# [WRITTEN REQUEST]
Can you quote, word for word, every line from the first line of the records below through the line containing "skin.connect(Base_Color=tone, Roughness=glossy, Normal=normal)", and nothing else?

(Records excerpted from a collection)
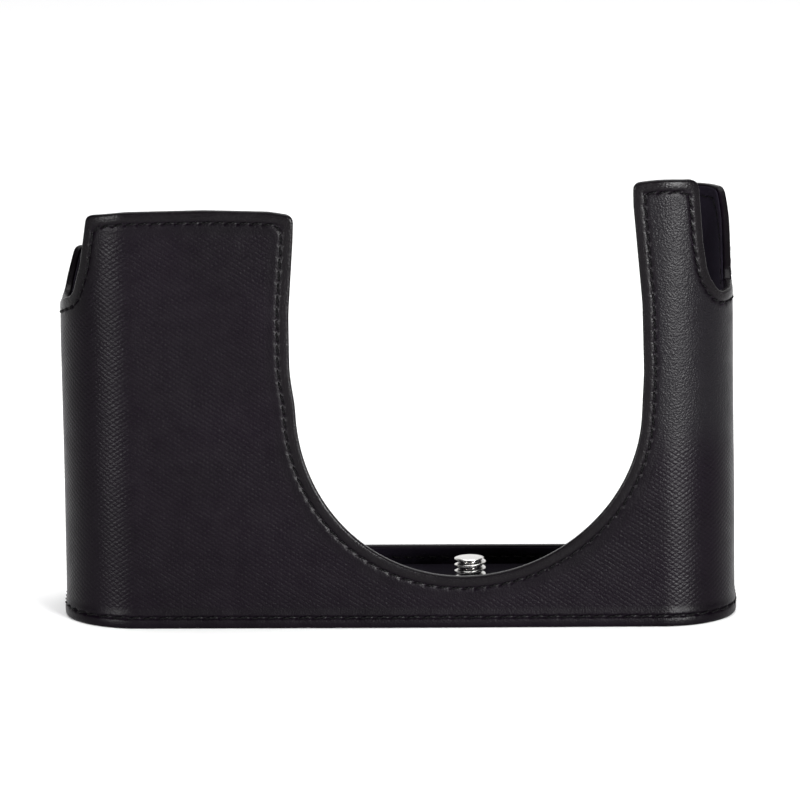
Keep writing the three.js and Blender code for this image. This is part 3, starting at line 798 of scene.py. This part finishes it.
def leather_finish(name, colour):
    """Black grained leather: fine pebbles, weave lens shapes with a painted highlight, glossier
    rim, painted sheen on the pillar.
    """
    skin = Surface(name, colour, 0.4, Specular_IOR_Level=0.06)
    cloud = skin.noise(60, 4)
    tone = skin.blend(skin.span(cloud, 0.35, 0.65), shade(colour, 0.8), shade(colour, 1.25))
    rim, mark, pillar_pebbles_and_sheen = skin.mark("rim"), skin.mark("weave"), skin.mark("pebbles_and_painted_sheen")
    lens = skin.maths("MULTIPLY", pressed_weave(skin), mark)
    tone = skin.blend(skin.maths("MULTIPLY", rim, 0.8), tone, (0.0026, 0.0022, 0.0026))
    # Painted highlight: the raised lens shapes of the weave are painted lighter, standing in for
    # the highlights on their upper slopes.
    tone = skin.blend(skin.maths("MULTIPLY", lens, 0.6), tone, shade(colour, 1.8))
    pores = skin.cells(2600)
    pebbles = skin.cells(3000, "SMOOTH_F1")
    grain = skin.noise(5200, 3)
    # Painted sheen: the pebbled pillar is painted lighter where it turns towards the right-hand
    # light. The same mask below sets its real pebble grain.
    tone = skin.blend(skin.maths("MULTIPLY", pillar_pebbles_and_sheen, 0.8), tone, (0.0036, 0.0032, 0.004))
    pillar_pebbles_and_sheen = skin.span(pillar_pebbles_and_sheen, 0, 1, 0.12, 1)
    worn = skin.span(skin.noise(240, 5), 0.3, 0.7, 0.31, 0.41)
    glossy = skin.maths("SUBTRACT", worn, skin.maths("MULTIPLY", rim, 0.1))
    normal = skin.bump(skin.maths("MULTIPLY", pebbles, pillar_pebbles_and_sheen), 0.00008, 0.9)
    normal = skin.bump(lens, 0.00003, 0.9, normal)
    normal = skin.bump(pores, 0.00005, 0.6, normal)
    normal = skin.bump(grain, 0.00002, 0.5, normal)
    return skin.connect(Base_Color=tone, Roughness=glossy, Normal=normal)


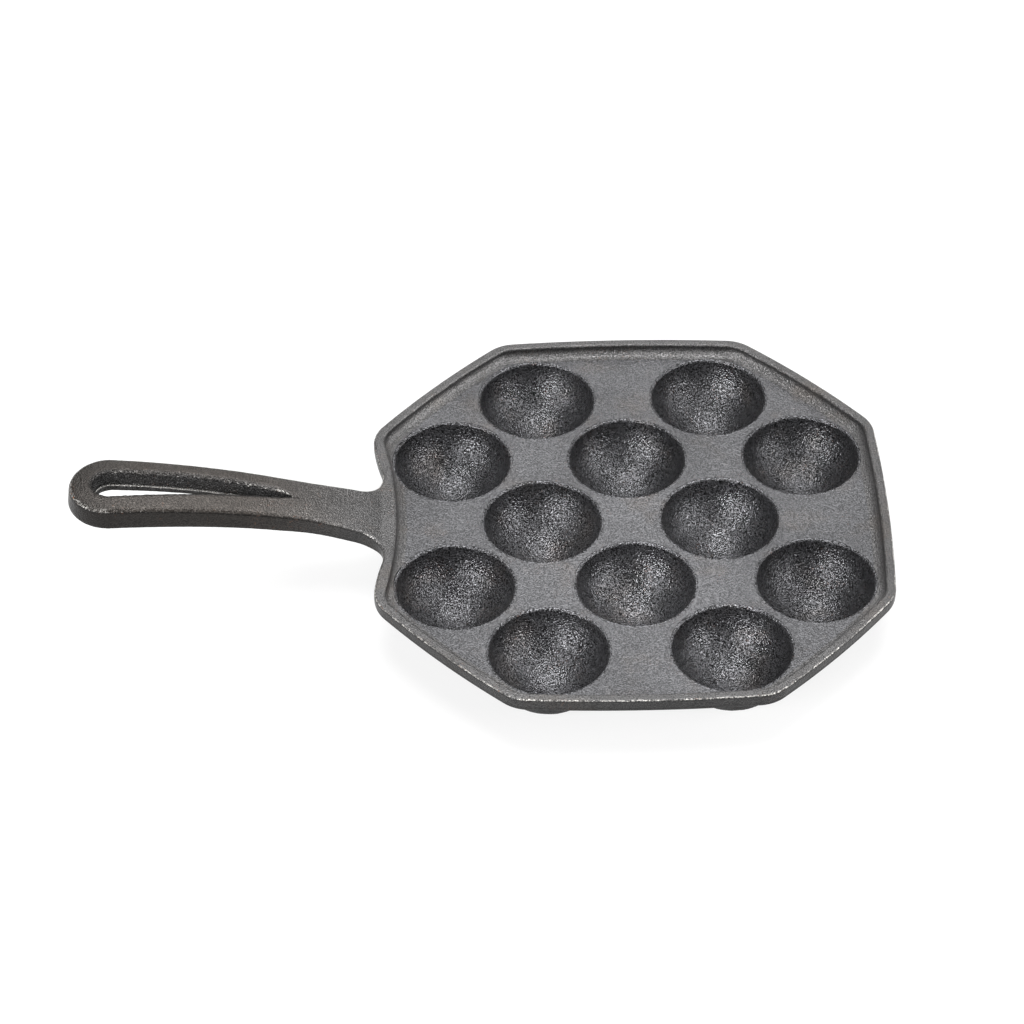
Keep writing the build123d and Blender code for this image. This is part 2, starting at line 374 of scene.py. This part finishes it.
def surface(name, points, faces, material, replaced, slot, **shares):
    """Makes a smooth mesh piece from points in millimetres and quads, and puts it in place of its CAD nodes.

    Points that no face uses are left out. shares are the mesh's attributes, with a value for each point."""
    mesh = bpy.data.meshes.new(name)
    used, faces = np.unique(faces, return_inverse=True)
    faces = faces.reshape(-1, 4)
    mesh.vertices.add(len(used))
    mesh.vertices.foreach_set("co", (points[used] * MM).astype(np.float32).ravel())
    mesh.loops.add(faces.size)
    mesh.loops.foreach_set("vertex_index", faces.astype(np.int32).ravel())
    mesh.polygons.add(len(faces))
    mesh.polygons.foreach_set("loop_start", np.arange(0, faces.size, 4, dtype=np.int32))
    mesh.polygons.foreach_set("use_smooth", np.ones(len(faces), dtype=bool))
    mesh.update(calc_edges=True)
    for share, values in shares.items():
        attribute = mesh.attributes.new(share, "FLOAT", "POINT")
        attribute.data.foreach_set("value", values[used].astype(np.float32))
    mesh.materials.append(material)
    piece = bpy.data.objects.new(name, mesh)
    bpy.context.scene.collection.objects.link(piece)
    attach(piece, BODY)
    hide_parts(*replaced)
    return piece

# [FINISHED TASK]
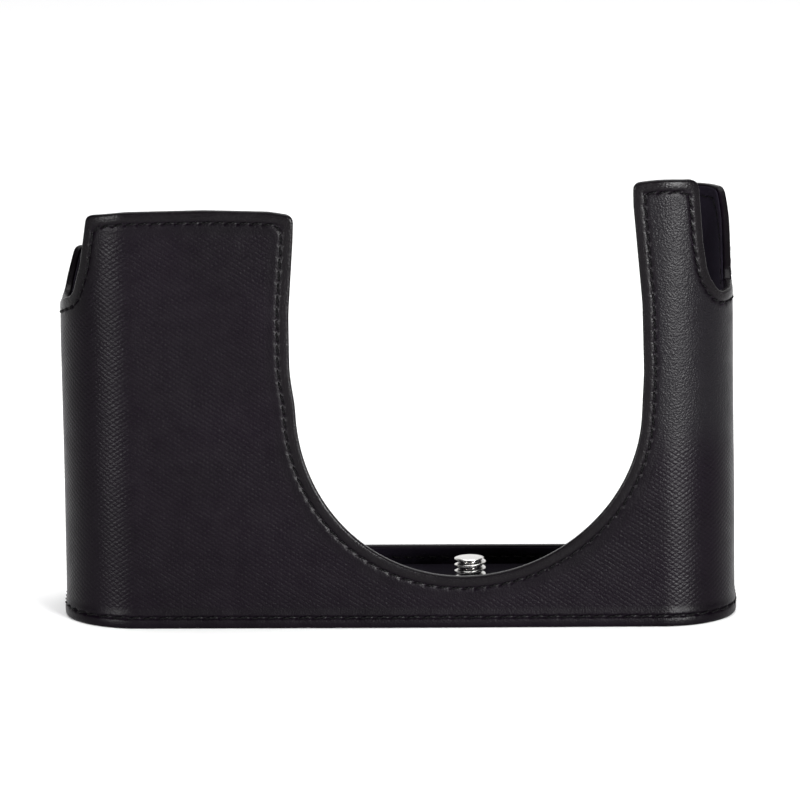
Keep writing the three.js and Blender code for this image. This is part 3, starting at line 798 of scene.py. This part finishes it.
def leather_finish(name, colour):
    """Black grained leather: fine pebbles, weave lens shapes with a painted highlight, glossier
    rim, painted sheen on the pillar.
    """
    skin = Surface(name, colour, 0.4, Specular_IOR_Level=0.06)
    cloud = skin.noise(60, 4)
    tone = skin.blend(skin.span(cloud, 0.35, 0.65), shade(colour, 0.8), shade(colour, 1.25))
    rim, mark, pillar_pebbles_and_sheen = skin.mark("rim"), skin.mark("weave"), skin.mark("pebbles_and_painted_sheen")
    lens = skin.maths("MULTIPLY", pressed_weave(skin), mark)
    tone = skin.blend(skin.maths("MULTIPLY", rim, 0.8), tone, (0.0026, 0.0022, 0.0026))
    # Painted highlight: the raised lens shapes of the weave are painted lighter, standing in for
    # the highlights on their upper slopes.
    tone = skin.blend(skin.maths("MULTIPLY", lens, 0.6), tone, shade(colour, 1.8))
    pores = skin.cells(2600)
    pebbles = skin.cells(3000, "SMOOTH_F1")
    grain = skin.noise(5200, 3)
    # Painted sheen: the pebbled pillar is painted lighter where it turns towards the right-hand
    # light. The same mask below sets its real pebble grain.
    tone = skin.blend(skin.maths("MULTIPLY", pillar_pebbles_and_sheen, 0.8), tone, (0.0036, 0.0032, 0.004))
    pillar_pebbles_and_sheen = skin.span(pillar_pebbles_and_sheen, 0, 1, 0.12, 1)
    worn = skin.span(skin.noise(240, 5), 0.3, 0.7, 0.31, 0.41)
    glossy = skin.maths("SUBTRACT", worn, skin.maths("MULTIPLY", rim, 0.1))
    normal = skin.bump(skin.maths("MULTIPLY", pebbles, pillar_pebbles_and_sheen), 0.00008, 0.9)
    normal = skin.bump(lens, 0.00003, 0.9, normal)
    normal = skin.bump(pores, 0.00005, 0.6, normal)
    normal = skin.bump(grain, 0.00002, 0.5, normal)
    return skin.connect(Base_Color=tone, Roughness=glossy, Normal=normal)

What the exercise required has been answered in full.